EXERCISE
Word for word, restate every line of the listing that follows.

MATERIAL
◆ ◆ ◆ ◆ ◆ ◆ ◆

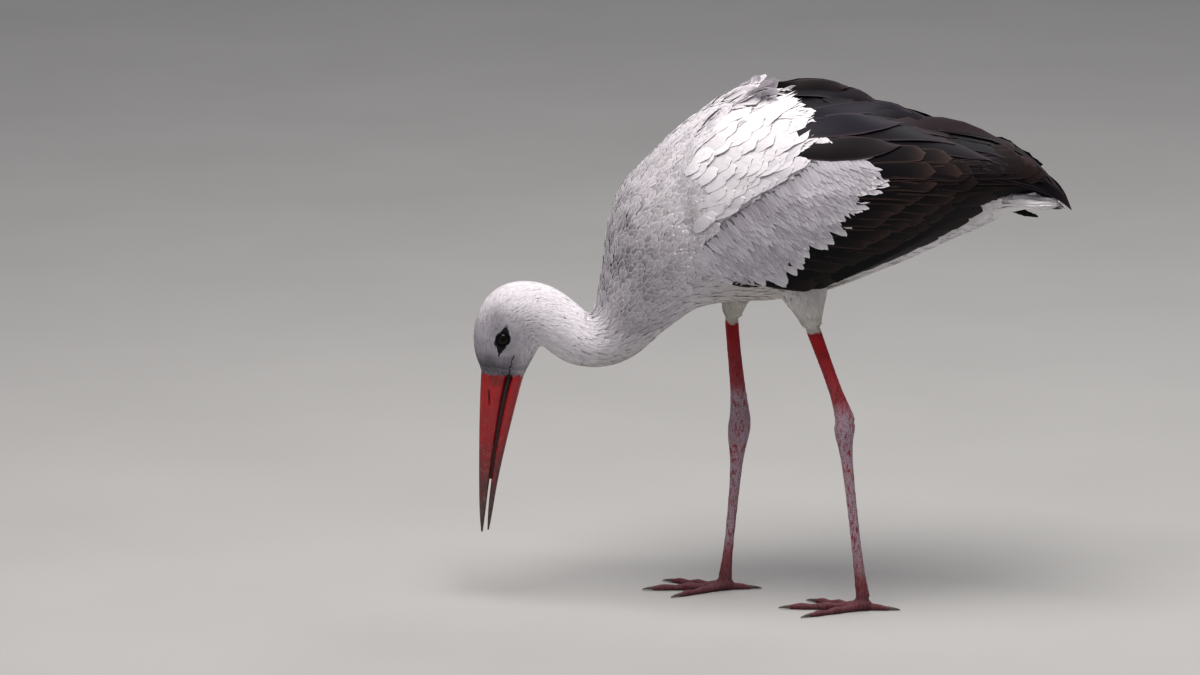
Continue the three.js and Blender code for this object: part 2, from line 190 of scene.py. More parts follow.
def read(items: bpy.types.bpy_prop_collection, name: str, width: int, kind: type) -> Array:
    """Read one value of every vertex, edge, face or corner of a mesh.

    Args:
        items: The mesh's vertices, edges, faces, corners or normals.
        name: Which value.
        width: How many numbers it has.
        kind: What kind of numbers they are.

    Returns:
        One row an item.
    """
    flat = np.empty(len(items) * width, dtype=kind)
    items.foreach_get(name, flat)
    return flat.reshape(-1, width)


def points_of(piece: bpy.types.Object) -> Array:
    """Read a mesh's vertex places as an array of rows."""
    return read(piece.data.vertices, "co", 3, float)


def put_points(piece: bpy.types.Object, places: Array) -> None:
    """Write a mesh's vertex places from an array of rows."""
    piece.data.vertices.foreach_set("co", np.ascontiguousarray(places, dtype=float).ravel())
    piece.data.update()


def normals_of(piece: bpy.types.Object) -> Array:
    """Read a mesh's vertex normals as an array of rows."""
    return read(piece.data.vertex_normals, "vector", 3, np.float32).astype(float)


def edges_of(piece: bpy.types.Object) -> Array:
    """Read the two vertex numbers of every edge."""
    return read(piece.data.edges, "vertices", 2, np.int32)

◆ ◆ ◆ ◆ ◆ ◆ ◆

THE RESULT
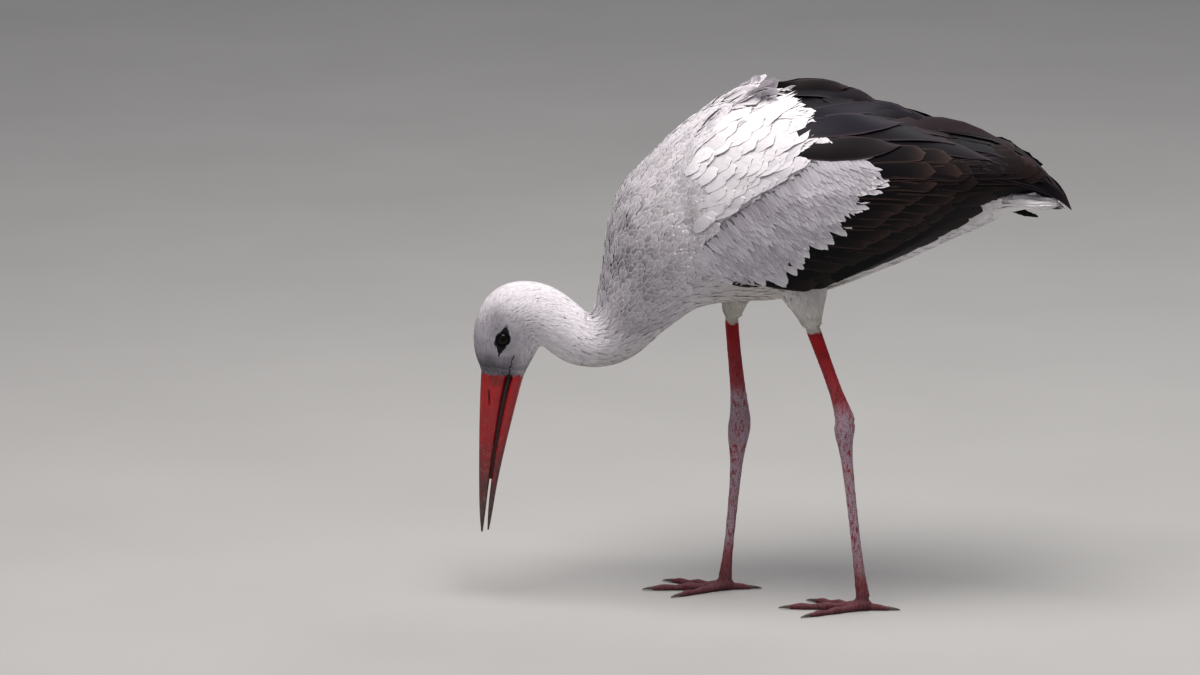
Continue the three.js and Blender code for this object: part 2, from line 190 of scene.py. More parts follow.
def read(items: bpy.types.bpy_prop_collection, name: str, width: int, kind: type) -> Array:
    """Read one value of every vertex, edge, face or corner of a mesh.

    Args:
        items: The mesh's vertices, edges, faces, corners or normals.
        name: Which value.
        width: How many numbers it has.
        kind: What kind of numbers they are.

    Returns:
        One row an item.
    """
    flat = np.empty(len(items) * width, dtype=kind)
    items.foreach_get(name, flat)
    return flat.reshape(-1, width)


def points_of(piece: bpy.types.Object) -> Array:
    """Read a mesh's vertex places as an array of rows."""
    return read(piece.data.vertices, "co", 3, float)


def put_points(piece: bpy.types.Object, places: Array) -> None:
    """Write a mesh's vertex places from an array of rows."""
    piece.data.vertices.foreach_set("co", np.ascontiguousarray(places, dtype=float).ravel())
    piece.data.update()


def normals_of(piece: bpy.types.Object) -> Array:
    """Read a mesh's vertex normals as an array of rows."""
    return read(piece.data.vertex_normals, "vector", 3, np.float32).astype(float)


def edges_of(piece: bpy.types.Object) -> Array:
    """Read the two vertex numbers of every edge."""
    return read(piece.data.edges, "vertices", 2, np.int32)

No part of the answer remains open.